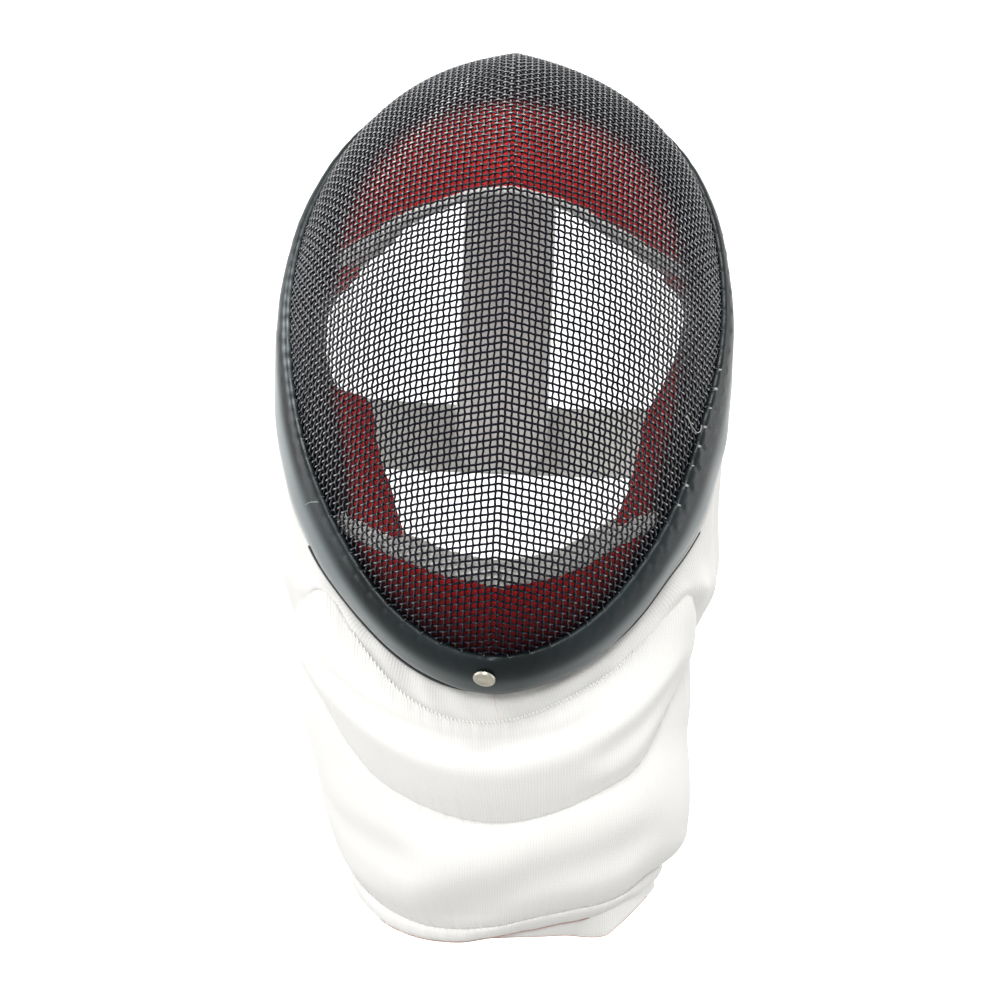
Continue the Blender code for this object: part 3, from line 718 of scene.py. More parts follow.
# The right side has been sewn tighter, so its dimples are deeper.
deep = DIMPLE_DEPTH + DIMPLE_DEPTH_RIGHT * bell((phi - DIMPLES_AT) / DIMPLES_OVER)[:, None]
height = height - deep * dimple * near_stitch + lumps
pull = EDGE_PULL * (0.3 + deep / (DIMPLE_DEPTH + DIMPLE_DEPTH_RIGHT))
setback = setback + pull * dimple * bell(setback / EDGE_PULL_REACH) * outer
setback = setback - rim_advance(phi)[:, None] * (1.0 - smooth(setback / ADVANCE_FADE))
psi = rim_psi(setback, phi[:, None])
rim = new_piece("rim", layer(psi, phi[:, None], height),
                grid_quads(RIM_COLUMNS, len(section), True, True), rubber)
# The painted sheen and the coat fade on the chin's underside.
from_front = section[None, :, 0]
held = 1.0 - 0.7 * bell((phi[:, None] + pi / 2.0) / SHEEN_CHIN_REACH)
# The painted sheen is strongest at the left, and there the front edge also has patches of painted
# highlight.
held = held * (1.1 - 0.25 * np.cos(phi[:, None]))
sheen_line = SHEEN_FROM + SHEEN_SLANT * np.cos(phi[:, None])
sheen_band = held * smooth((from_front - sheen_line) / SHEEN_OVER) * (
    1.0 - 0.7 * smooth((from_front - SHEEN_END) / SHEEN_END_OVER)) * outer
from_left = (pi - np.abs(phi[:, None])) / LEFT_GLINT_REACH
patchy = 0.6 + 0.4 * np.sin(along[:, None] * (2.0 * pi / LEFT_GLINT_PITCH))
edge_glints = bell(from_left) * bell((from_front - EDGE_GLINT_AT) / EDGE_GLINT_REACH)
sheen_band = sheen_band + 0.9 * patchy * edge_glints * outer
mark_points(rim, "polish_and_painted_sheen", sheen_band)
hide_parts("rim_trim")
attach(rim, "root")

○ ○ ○

What you need to do » Restate the data above exactly, keeping each word as it stands.

Finished exercise »
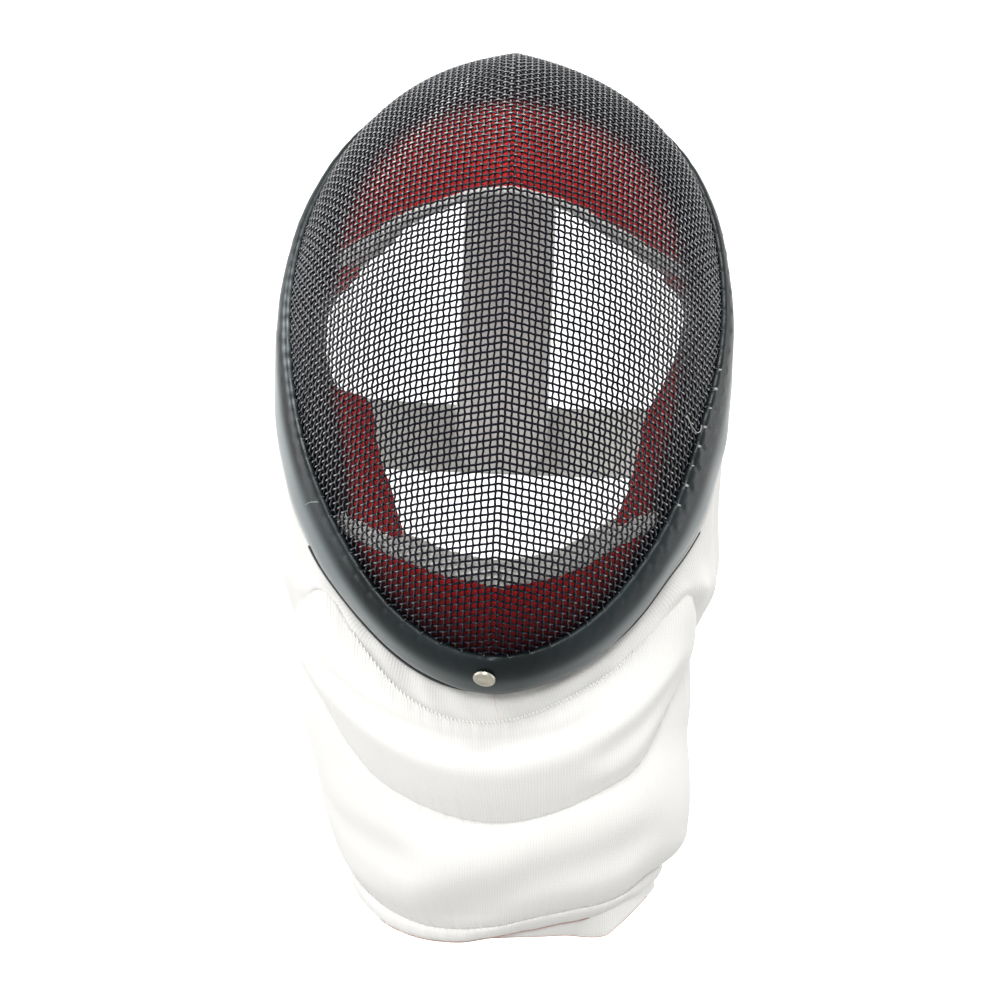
Continue the Blender code for this object: part 3, from line 718 of scene.py. More parts follow.
# The right side has been sewn tighter, so its dimples are deeper.
deep = DIMPLE_DEPTH + DIMPLE_DEPTH_RIGHT * bell((phi - DIMPLES_AT) / DIMPLES_OVER)[:, None]
height = height - deep * dimple * near_stitch + lumps
pull = EDGE_PULL * (0.3 + deep / (DIMPLE_DEPTH + DIMPLE_DEPTH_RIGHT))
setback = setback + pull * dimple * bell(setback / EDGE_PULL_REACH) * outer
setback = setback - rim_advance(phi)[:, None] * (1.0 - smooth(setback / ADVANCE_FADE))
psi = rim_psi(setback, phi[:, None])
rim = new_piece("rim", layer(psi, phi[:, None], height),
                grid_quads(RIM_COLUMNS, len(section), True, True), rubber)
# The painted sheen and the coat fade on the chin's underside.
from_front = section[None, :, 0]
held = 1.0 - 0.7 * bell((phi[:, None] + pi / 2.0) / SHEEN_CHIN_REACH)
# The painted sheen is strongest at the left, and there the front edge also has patches of painted
# highlight.
held = held * (1.1 - 0.25 * np.cos(phi[:, None]))
sheen_line = SHEEN_FROM + SHEEN_SLANT * np.cos(phi[:, None])
sheen_band = held * smooth((from_front - sheen_line) / SHEEN_OVER) * (
    1.0 - 0.7 * smooth((from_front - SHEEN_END) / SHEEN_END_OVER)) * outer
from_left = (pi - np.abs(phi[:, None])) / LEFT_GLINT_REACH
patchy = 0.6 + 0.4 * np.sin(along[:, None] * (2.0 * pi / LEFT_GLINT_PITCH))
edge_glints = bell(from_left) * bell((from_front - EDGE_GLINT_AT) / EDGE_GLINT_REACH)
sheen_band = sheen_band + 0.9 * patchy * edge_glints * outer
mark_points(rim, "polish_and_painted_sheen", sheen_band)
hide_parts("rim_trim")
attach(rim, "root")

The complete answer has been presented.